Data for research article: "Visual associative learning in Wood Ants"
2018-01-30T16:44:48Z (GMT) by
This data set contains the raw data used in the accepted manuscript "Visual associative learning in wood ants", by the Journal of Experimental Biology.
In these experiments, wood ants followed a paired or unpaired classical conditioning training that used a visual cue as the conditional stimulus (CS) and sucrose as the unconditional stimulus. These ants were tested either 10 minutes or 1 hour after training. The data set contains the ants' responses to the CS during training and testing, which consist in the Maxilla-Labium Extension Reflex. This is divided in three types of responses, depending on the mouth structures visible and their movement. Responses are noted as 1 if positive and 0 if negative (no response).

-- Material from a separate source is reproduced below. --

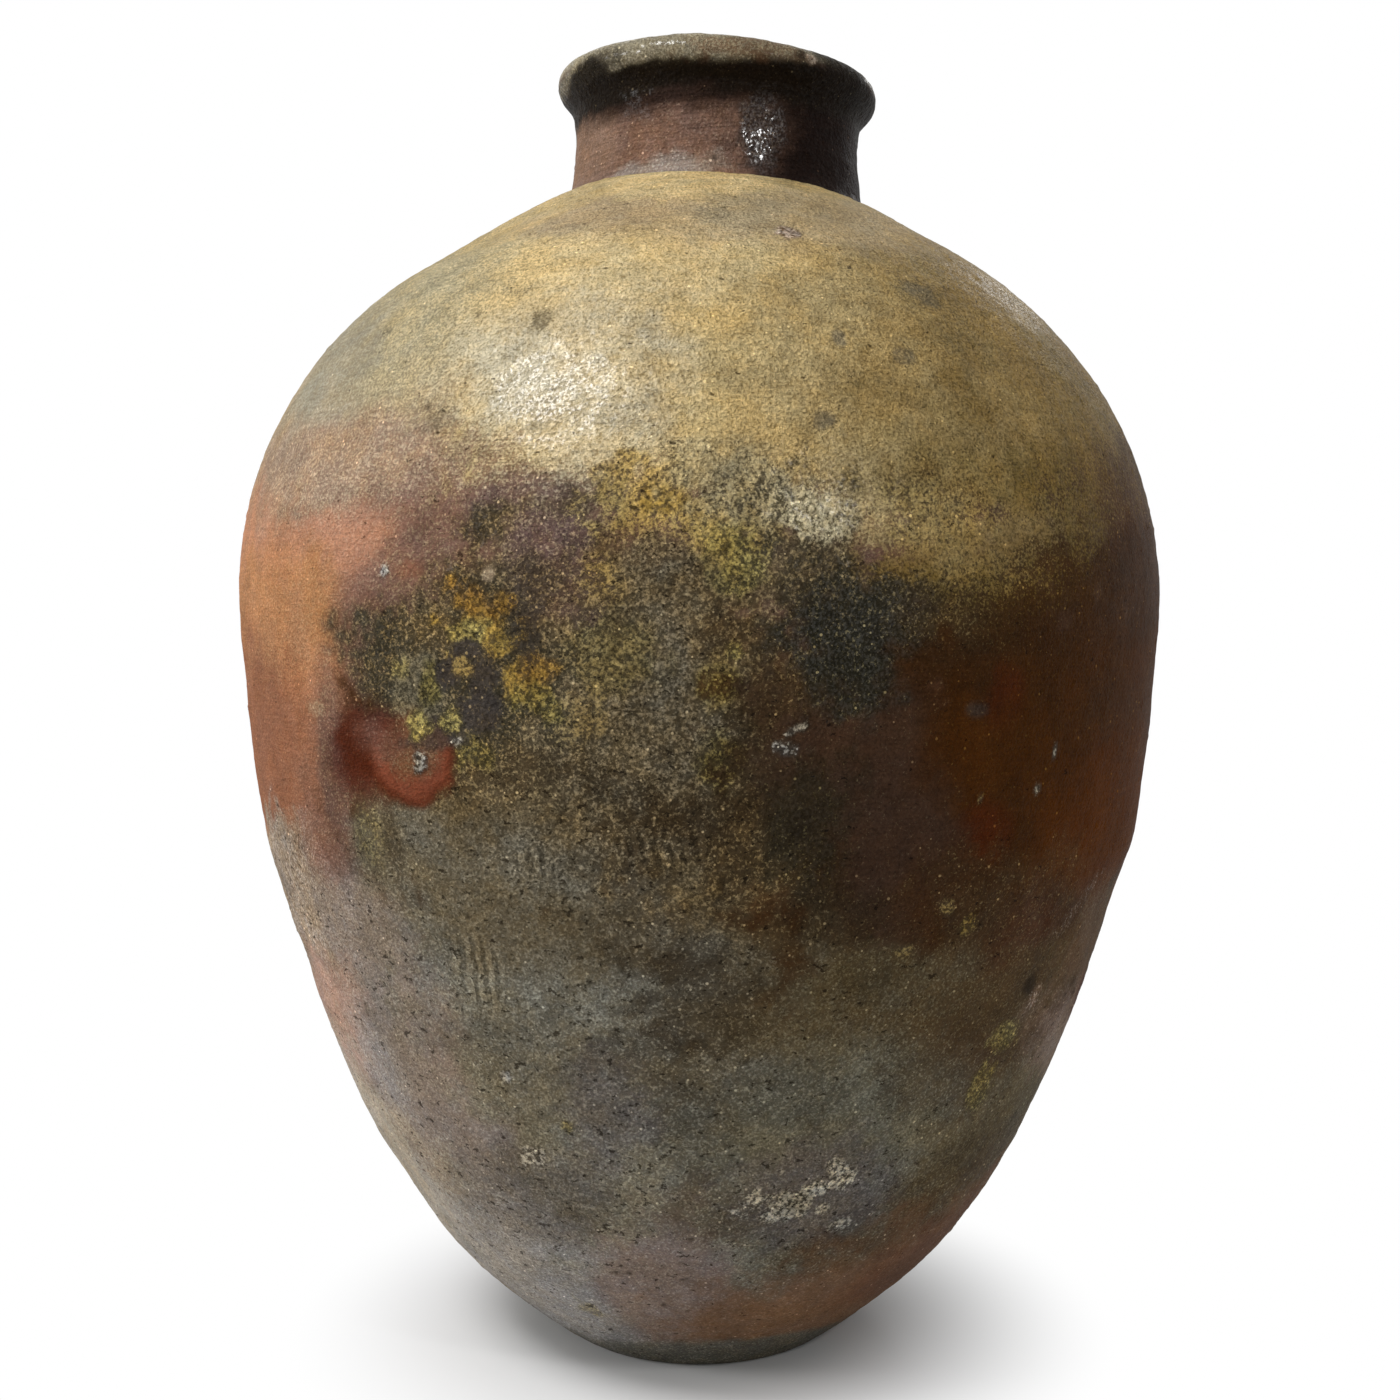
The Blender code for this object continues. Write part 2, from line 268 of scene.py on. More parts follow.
def dome_rows(curve, seam, end_ring, step):
    """Rings that drift from a seam round the body's axis to a ring of the neck.

    The angle and the distance along the outline both go evenly from the seam's to the end ring's, and
    the height takes up what little is left between the outline and that ring, most of it late.
    """
    end_radius = np.hypot(end_ring[:, 0], end_ring[:, 1])
    end_angle = np.arctan2(end_ring[:, 0], -end_ring[:, 1])
    end_angle = column_angle + (end_angle - column_angle + math.pi) % (2 * math.pi) - math.pi
    top = curve[:, 1] > BELLY_HEIGHT
    end_distance = np.interp(-end_radius, -curve[top, 0], outer_run[top])
    count = len(steps_between(seam, end_distance.mean(), step))
    share = np.linspace(0.0, 1.0, count)[:, None]
    distance = seam + share * (end_distance - seam)
    points = read_curve(curve, outer_run, distance)
    left_over = end_ring[:, 2] - read_curve(curve, outer_run, end_distance)[:, 1]
    angle = column_angle + share * (end_angle - column_angle)
    return ring(points[..., 0], points[..., 1] + share ** LATE_RISE * left_over, angle)


# %% The base's rounded edge, its underside and the floor
edge_turn = math.atan2(along[0, 1], along[0, 0])
edge_length = BASE_EDGE_RADIUS * math.tan(edge_turn / 2)
edge_angles = np.linspace(0.0, edge_turn, EDGE_POINTS)[:, None]
edge = ring(BASE_RADIUS - edge_length + BASE_EDGE_RADIUS * np.sin(edge_angles),
            BASE_EDGE_RADIUS * (1 - np.cos(edge_angles)))
underside = ring(steps_between(0.0, BASE_RADIUS - edge_length, UNDERSIDE_STEP)[:-1, None], 0.0)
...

Abstract from research paper
Wood ants are a model system for studying visual learning and navigation. They can forage for food and navigate to their nests effectively by forming memories of visual features in their surrounding environment. Previous studies of freely behaving ants have revealed many of the behavioural strategies and environmental features necessary for successful navigation. However, little is known about the exact visual properties of the environment that animals learn or the neural mechanisms that allow them to achieve this. As a first step towards addressing this, we developed a classical conditioning paradigm for visual learning in harnessed wood ants that allows us to control precisely the learned visual cues. In this paradigm, ants are fixed and presented with a visual cue paired with an appetitive sugar reward. Using this paradigm, we found that visual cues learnt by wood ants through Pavlovian conditioning are retained for at least one hour. Furthermore, we found that memory retention is dependent upon the ants’ performance during training. Our study provides the first evidence that wood ants can form visual associative memories when restrained. This classical conditioning paradigm has the potential to permit detailed analysis of the dynamics of memory formation and retention, and the neural basis of learning in wood ants.